Minimum curvature is widely used in earth sciences. The interpolated surface generated by the minimum curvature is analogous to a thin linearly elastic plate passing through each of the data values with a minimum of bending. Minimum curvature generates the smoothest possible surface while attempting to honor the data as closely as possible. Minimum curvature is not an exact interpolator, which means that the data is not always honored exactly.
Minimum curvature produces a grid by repeated applying an equation over the grid in attempt to smoothen the grid. Each pass over the grid is counted as one iteration. The grid node values are recalculated until successive changes in the values are less than the maximum residuals values or the maximum number of iterations is reached.

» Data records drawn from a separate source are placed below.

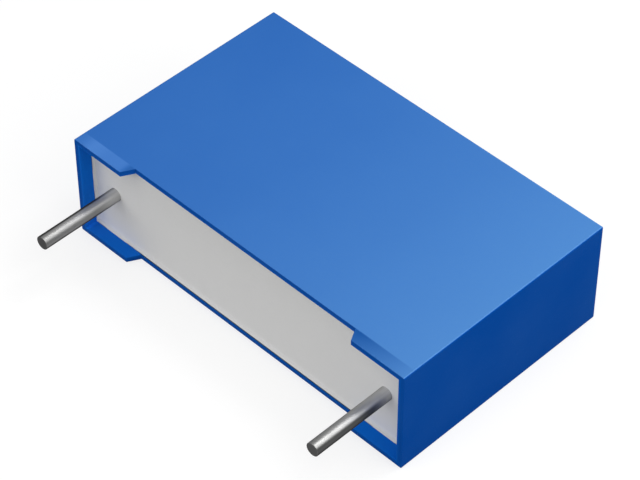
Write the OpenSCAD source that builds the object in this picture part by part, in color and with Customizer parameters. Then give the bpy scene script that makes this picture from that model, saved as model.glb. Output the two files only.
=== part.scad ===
// Box film capacitor with two radial leads, lying on one of its wide faces.
// X runs along the lead row, Y from the board up through the case, Z through its thickness.
// The origin is on the axis of the left lead, in the plane of the feet that stand on the board.

/* [Case] */
// Distance from a lead's axis to the nearer end face of the case
end_margin = 1.5; // [1.2:0.1:2.5]
// Height of the case above the board
case_h = 11; // [9:0.5:16]
// Thickness of the case, across the lead row
case_t = 5; // [4:0.5:7]
// Thickness of the wide walls at the open rim
rim_wall = 0.25; // [0.2:0.05:0.45]
// Thickness of the end walls at the open rim
end_wall = 0.28; // [0.2:0.01:0.45]
// Thickness of the closed end
base_wall = 0.4; // [0.3:0.1:1]
// Draft angle of the moulded cavity, degrees
cavity_draft = 0.5; // [0:0.25:1.5]
// Radius of the moulded outer edges
edge_r = 0.05; // [0.05:0.05:0.2]

/* [Feet] */
// Height of the feet, which hold the resin clear of the board
foot_h = 0.55; // [0.3:0.05:1.2]
// Length of each foot along the case, at its tip
foot_l = 2.7; // [1.5:0.1:4]
// Distance over which the inner end of a foot slopes back to the rim
foot_slope = 0.3; // [0.1:0.05:1]

/* [Leads] */
// Distance between the two lead axes
lead_pitch = 15; // [10:2.5:22.5]
// Diameter of a lead
lead_d = 0.6; // [0.5:0.1:0.8]
// Length of each lead beyond the feet
lead_out = 3.2; // [2.5:0.1:25]
// Straight stretch of a lead inside the resin, before its double bend
lead_straight = 0.1; // [0.05:0.05:0.3]
// Centreline radius of each half of the double bend, which steps a lead in to the film roll
lead_bend_r = 0.8; // [0.5:0.1:1.2]
// Angle of each half of the double bend, degrees
lead_bend_angle = 30; // [20:5:45]
// Straight shank between the two halves
lead_shank = 0.2; // [0.15:0.05:0.5]
// Depth that a welded lead sinks into the sprayed metal
weld_sink = 0.1; // [0.05:0.05:0.2]
// Distance from the top of a lead to the top of the film roll
lead_top_gap = 1.2; // [0.5:0.1:2]

/* [Film roll and resin] */
// Depth of the resin surface below the rim between the feet
resin_drop = 0.15; // [0:0.05:0.3]
// Thickness of resin between the film roll and the narrowest part of the wide walls
resin_side = 0.3; // [0.2:0.05:0.6]
// Thickness of resin between the film roll and the closed end
resin_back = 0.5; // [0.3:0.1:1]
// Distance from the end of a lead's double bend to the film roll
roll_gap = 0.2; // [0.1:0.05:0.5]
// Thickness of the plain film wrapped round the roll
wrap_t = 0.1; // [0.05:0.05:0.2]
// Thickness of the metal sprayed on each end of the roll
spray_t = 0.4; // [0.3:0.1:0.6]

/* [Hidden] */
$fn = 48;

// Cutting tools reach this far past the faces that they cut
cut = 1;

// Case and its cavity
case_l = lead_pitch + 2 * end_margin;
mid_x = lead_pitch / 2;
cavity_h = case_h - base_wall;
taper = cavity_h * tan(cavity_draft);

// Resin surface, and the double bend of each lead just above it
resin_y = foot_h + resin_drop;
lead_r = lead_d / 2;
bend_y = resin_y + lead_straight;
lead_step = micron(2 * lead_bend_r * (1 - cos(lead_bend_angle)) + lead_shank * sin(lead_bend_angle));
lead_rise = micron(2 * lead_bend_r * sin(lead_bend_angle) + lead_shank * cos(lead_bend_angle));
weld_y = bend_y + lead_rise;

// Bending leaves the wire this much thinner, and each bend laps into its straights by this angle
bent_r = 0.99 * lead_r;
bend_lap = 3;

// Film roll with its wrap: an upright flattened roll, wound about an axis along X
roll_y = weld_y + roll_gap;
roll_h = cavity_h - resin_back - roll_y;
roll_t = micron(case_t - 2 * (rim_wall + taper + resin_side));
spray_face = lead_pitch / 2 - lead_step - lead_r + weld_sink;
roll_l = 2 * (spray_face - spray_t);
lead_top = roll_y + roll_h - lead_top_gap;

// A length rounded to a thousandth of a millimetre
function micron(x) = round(1000 * x) / 1000;

// Upright rectangle about the origin with round corners
module round_rectangle(w, h, r) {
    square([w - 2 * r, h], center = true);
    square([w, h - 2 * r], center = true);
    for (x = [-1, 1], y = [-1, 1])
        translate([x * (w / 2 - r), y * (h / 2 - r)]) circle(r);
}

// Outline of the flattened roll: t thick and h long, with half-round ends
module flat_roll_outline(t, h) {
    square([h - t, t], center = true);
    for (side = [-1, 1]) translate([side * (h - t) / 2, 0]) circle(t / 2);
}

// Solids drawn on the wide face (X-Y), on the end face (Y-Z) and on the back (X-Z)
module along_z(length) {
    translate([0, 0, -length / 2]) linear_extrude(length) children();
}

module along_x(length) {
    translate([-length / 2, 0, 0]) rotate([90, 0, 90]) linear_extrude(length) children();
}

module along_y(from, to) {
    translate([0, from, 0]) rotate([-90, 0, 0]) linear_extrude(to - from) children();
}

// Outer block of the case. All its edges are rounded but those of the open side, which is cut flat
module case_block() {
    over = cut + edge_r;
    intersection() {
        along_y(0, case_h + cut) round_rectangle(case_l, case_t, edge_r);
        translate([0, (case_h - over) / 2, 0])
            along_z(case_t + cut) round_rectangle(case_l, case_h + over, edge_r);
        translate([0, (case_h - over) / 2, 0])
            along_x(case_l + cut) round_rectangle(case_h + over, case_t, edge_r);
    }
}

// Half of the cavity's width at the level y, in a case of this outer width and wall at the rim
function cavity_half(outer, wall, y) = outer / 2 - wall - y * tan(cavity_draft);

// Cavity from the level y to the closed end, narrowing by its draft
module cavity(y) {
    a = cavity_half(case_l, end_wall, y);
    a1 = cavity_half(case_l, end_wall, cavity_h);
    b = cavity_half(case_t, rim_wall, y);
    b1 = cavity_half(case_t, rim_wall, cavity_h);
    intersection() {
        along_z(case_t) polygon([[-a, y], [a, y], [a1, cavity_h], [-a1, cavity_h]]);
        along_x(case_l) polygon([[y, -b], [y, b], [cavity_h, b1], [cavity_h, -b1]]);
    }
}

// Gap between the feet, cut through both wide walls and sloping down to the rim at each end
module foot_gap() {
    tip = case_l / 2 - foot_l;
    root = tip - foot_slope;
    along_z(case_t + 2 * cut)
        polygon([[-tip, -cut], [tip, -cut], [tip, 0], [root, foot_h], [-root, foot_h], [-tip, 0]]);
}

// Moulded box, open towards the board, with a foot at each corner
module case() {
    color([0.20, 0.45, 0.73])
        translate([mid_x, 0, 0])
            difference() {
                case_block();
                cavity(-cut);
                foot_gap();
            }
}

// Film roll or its wrap as a solid rod: the outline shrunk by inset
module roll_rod(length, inset) {
    translate([0, roll_y + roll_h / 2, 0])
        along_x(length) flat_roll_outline(roll_t - 2 * inset, roll_h - 2 * inset);
}

// Lead on the right, its axis at the origin of the lead row: straight out of the resin,
// two equal and opposite bends towards the roll, then straight up the sprayed end
module lead_wire() {
    along_y(-lead_out, bend_y) circle(lead_r);
    translate([0, bend_y, 0]) lead_bend();
    translate([-lead_step / 2, (bend_y + weld_y) / 2, 0]) rotate([0, 0, lead_bend_angle])
        along_y(-lead_shank / 2, lead_shank / 2) circle(lead_r);
    translate([-lead_step, weld_y, 0]) rotate([0, 0, 180]) lead_bend();
    translate([-lead_step, 0, 0]) along_y(weld_y, lead_top) circle(lead_r);
}

// Bend that leaves the origin along +Y and turns towards -X, lapping past both its ends
module lead_bend() {
    translate([-lead_bend_r, 0, 0]) rotate([0, 0, -bend_lap])
        rotate_extrude(angle = lead_bend_angle + 2 * bend_lap)
            translate([lead_bend_r, 0]) circle(bent_r);
}

// What is drawn for the right end of the case, put at the right (1) or the left (-1) end
module at_end(side) {
    translate([mid_x, 0, 0]) mirror([side < 0 ? 1 : 0, 0, 0]) children();
}

module lead(side) {
    color([0.72, 0.72, 0.70])
        at_end(side) translate([lead_pitch / 2, 0, 0]) lead_wire();
}

// Metal sprayed on one end of the roll, with the groove that the welded lead sinks into
module end_spray(side) {
    color([0.50, 0.51, 0.52])
        at_end(side)
            difference() {
                translate([spray_face - spray_t / 2, 0, 0]) roll_rod(spray_t, 0);
                translate([lead_pitch / 2, 0, 0]) lead_wire();
            }
}

// Roll of metallised film, wound round and pressed flat
module film_roll() {
    color([0.80, 0.80, 0.82])
        translate([mid_x, 0, 0]) roll_rod(roll_l, wrap_t);
}

// Closing turns of plain film
module outer_wrap() {
    color([0.88, 0.84, 0.70])
        translate([mid_x, 0, 0])
            difference() {
                roll_rod(roll_l, 0);
                roll_rod(roll_l + cut, wrap_t);
            }
}

// Cast resin that seals the case and holds the roll and the leads
module resin_filling() {
    color([0.71, 0.71, 0.69])
        difference() {
            translate([mid_x, 0, 0])
                difference() {
                    cavity(resin_y);
                    roll_rod(2 * spray_face, 0);
                }
            for (side = [-1, 1])
                at_end(side) translate([lead_pitch / 2, 0, 0]) lead_wire();
        }
}

case();
resin_filling();
film_roll();
outer_wrap();
end_spray(-1);  // end_spray_left
end_spray(1);  // end_spray_right
lead(-1);  // lead_left
lead(1);  // lead_right
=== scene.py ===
"""Looks of a box film capacitor: moulded case, cast resin face, tinned leads and wound roll.

X runs along the lead row, Y from the board up through the case, Z through its thickness.
The origin is on the axis of the left lead, in the plane of the feet.
"""

import math

import bpy
import numpy as np
from bpy.props import FloatProperty, FloatVectorProperty, IntProperty, PointerProperty
from bpy.types import Operator, Panel, PropertyGroup
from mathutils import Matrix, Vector


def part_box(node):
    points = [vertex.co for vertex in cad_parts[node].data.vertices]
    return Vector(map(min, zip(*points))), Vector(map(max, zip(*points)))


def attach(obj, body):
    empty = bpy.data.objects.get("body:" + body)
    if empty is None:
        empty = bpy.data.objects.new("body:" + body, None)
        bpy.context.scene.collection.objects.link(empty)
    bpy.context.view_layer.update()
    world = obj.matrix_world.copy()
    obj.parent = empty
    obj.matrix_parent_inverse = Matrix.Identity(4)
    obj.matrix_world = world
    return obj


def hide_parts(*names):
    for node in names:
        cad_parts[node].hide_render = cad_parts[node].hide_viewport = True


bl_info = {
    "name": "Box film capacitor",
    "version": (1, 0, 0),
    "blender": (4, 5, 0),
    "location": "View3D > Sidebar > Capacitor",
    "description": "Case, cast resin face, tinned leads and wound roll of a box film capacitor",
    "category": "Object",
}

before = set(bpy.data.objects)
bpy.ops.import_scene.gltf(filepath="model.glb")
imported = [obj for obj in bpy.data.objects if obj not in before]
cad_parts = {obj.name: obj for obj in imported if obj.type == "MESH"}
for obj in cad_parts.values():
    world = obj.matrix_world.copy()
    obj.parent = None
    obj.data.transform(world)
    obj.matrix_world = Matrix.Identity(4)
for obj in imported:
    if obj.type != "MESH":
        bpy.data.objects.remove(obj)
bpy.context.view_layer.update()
CASE_LOW, CASE_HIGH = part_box("case")
RESIN_LOW, RESIN_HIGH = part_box("resin_filling")
LEAD_LOW, LEAD_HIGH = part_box("lead_left")

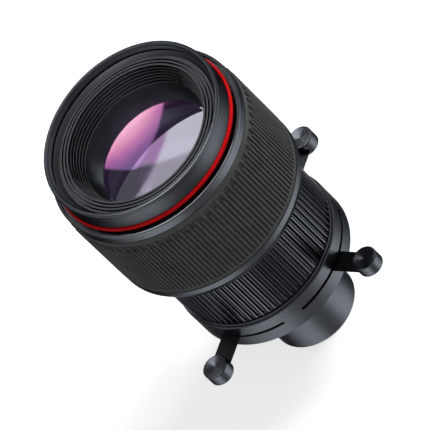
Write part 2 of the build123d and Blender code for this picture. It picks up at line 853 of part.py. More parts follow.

Minimum Curvature method of gridding of scattered data is one among various programs and subroutines provided by USGS-PF package. This program developed by Mike Webring, generates a 2-dimensional grid, equally incremented in x and y, from randomly placed data points. The minimum curvature algorithm produces a smooth grid by iteratively solving a set of difference equations, which minimize the total 2nd horizontal derivative and attempt to honor input data. (Briggs, 1974)
Geophysical measurements have contribution from different interfaces, which have lateral and vertical dimensions. Deviation from standard earth models is interpreted in terms of geological, physical/chemical changes in the sub-surface earth. Extensive software packages have been developed to interpret for the density and magnetic property heterogeneities in the earth in terms three dimension causative sources. However, most of the softwares have the compatibility problems, when implemented on different personal computers. The potential field contour maps generated by USGS professional software are not compatible to most of the personal computers. Apart from this the contour plots are not smooth to have meaningful interpretation in terms of the causative source.